Only lines holding the string "frame" are wanted; copy each one from the material.

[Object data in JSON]
——————————
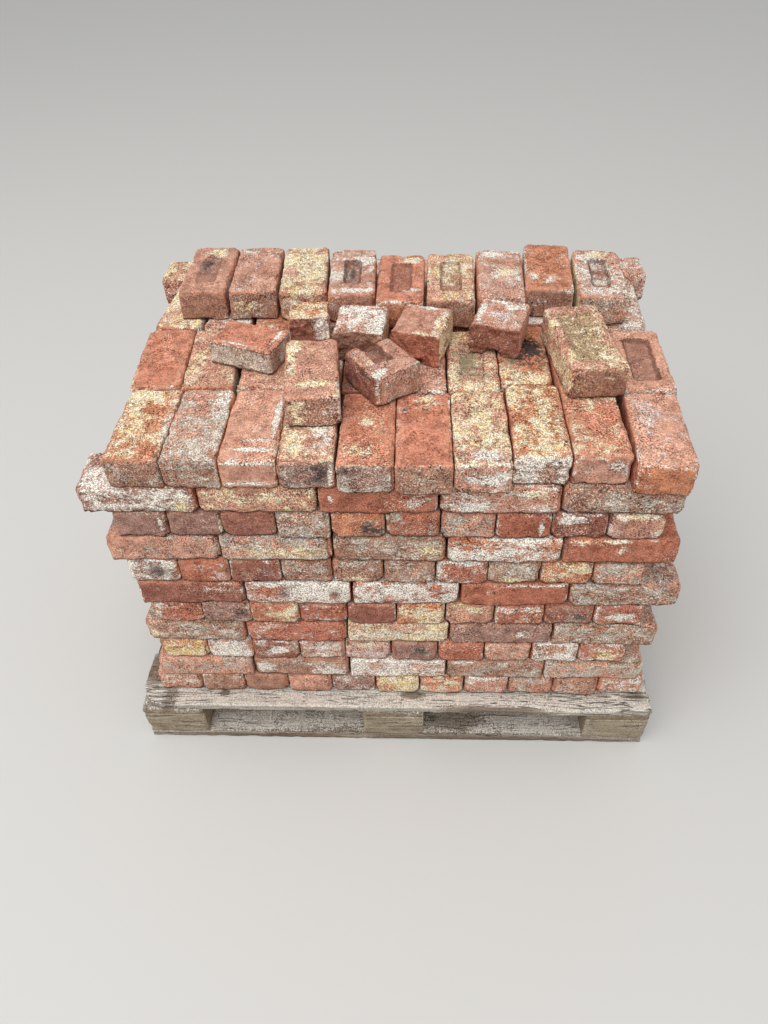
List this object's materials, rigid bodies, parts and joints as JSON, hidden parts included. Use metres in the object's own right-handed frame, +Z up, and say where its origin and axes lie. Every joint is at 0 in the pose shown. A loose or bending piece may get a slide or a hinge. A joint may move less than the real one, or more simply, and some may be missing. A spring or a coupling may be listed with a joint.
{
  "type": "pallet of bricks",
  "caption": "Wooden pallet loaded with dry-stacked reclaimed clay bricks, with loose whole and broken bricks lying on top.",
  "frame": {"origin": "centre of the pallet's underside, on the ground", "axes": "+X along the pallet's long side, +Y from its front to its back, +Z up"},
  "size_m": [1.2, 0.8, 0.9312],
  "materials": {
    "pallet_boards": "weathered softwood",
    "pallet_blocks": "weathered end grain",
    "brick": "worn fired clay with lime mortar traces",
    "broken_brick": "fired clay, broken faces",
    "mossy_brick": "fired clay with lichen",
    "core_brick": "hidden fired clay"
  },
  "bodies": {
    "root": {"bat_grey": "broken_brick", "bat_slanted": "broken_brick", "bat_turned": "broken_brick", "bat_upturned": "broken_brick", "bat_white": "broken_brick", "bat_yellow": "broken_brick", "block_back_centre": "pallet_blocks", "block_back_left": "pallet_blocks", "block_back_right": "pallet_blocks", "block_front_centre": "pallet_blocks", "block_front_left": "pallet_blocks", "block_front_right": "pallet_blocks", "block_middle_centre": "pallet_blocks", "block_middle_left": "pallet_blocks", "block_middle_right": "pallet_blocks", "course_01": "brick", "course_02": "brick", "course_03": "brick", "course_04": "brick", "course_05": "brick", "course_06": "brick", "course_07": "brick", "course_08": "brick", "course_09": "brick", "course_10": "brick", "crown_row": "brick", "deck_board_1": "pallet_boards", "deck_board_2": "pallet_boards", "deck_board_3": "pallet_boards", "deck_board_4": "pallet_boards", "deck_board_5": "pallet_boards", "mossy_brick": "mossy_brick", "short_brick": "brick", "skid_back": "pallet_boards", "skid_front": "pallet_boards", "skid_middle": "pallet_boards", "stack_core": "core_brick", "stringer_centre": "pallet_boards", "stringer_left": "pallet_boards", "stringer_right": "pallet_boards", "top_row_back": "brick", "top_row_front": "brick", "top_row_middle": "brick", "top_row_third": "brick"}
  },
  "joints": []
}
——————————
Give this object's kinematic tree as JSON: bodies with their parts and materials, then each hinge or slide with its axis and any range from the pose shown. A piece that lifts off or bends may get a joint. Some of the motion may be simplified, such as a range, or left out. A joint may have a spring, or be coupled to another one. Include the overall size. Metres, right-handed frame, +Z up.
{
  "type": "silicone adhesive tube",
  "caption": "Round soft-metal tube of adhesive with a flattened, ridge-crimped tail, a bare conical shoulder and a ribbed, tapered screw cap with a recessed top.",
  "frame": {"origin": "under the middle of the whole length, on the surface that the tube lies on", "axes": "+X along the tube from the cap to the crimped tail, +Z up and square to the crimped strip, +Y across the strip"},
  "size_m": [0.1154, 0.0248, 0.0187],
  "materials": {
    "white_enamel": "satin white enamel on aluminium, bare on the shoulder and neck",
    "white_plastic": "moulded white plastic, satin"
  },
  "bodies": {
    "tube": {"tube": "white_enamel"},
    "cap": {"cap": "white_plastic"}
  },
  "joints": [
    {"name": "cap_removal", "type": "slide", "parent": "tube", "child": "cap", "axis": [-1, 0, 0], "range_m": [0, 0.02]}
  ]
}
——————————
◆ **Result**:
List this object's materials, rigid bodies, parts and joints as JSON, hidden parts included. Use metres in the object's own right-handed frame, +Z up, and say where its origin and axes lie. Every joint is at 0 in the pose shown. A loose or bending piece may get a slide or a hinge. A joint may move less than the real one, or more simply, and some may be missing. A spring or a coupling may be listed with a joint.
  "frame": {"origin": "centre of the pallet's underside, on the ground", "axes": "+X along the pallet's long side, +Y from its front to its back, +Z up"},
Give this object's kinematic tree as JSON: bodies with their parts and materials, then each hinge or slide with its axis and any range from the pose shown. A piece that lifts off or bends may get a joint. Some of the motion may be simplified, such as a range, or left out. A joint may have a spring, or be coupled to another one. Include the overall size. Metres, right-handed frame, +Z up.
  "frame": {"origin": "under the middle of the whole length, on the surface that the tube lies on", "axes": "+X along the tube from the cap to the crimped tail, +Z up and square to the crimped strip, +Y across the strip"},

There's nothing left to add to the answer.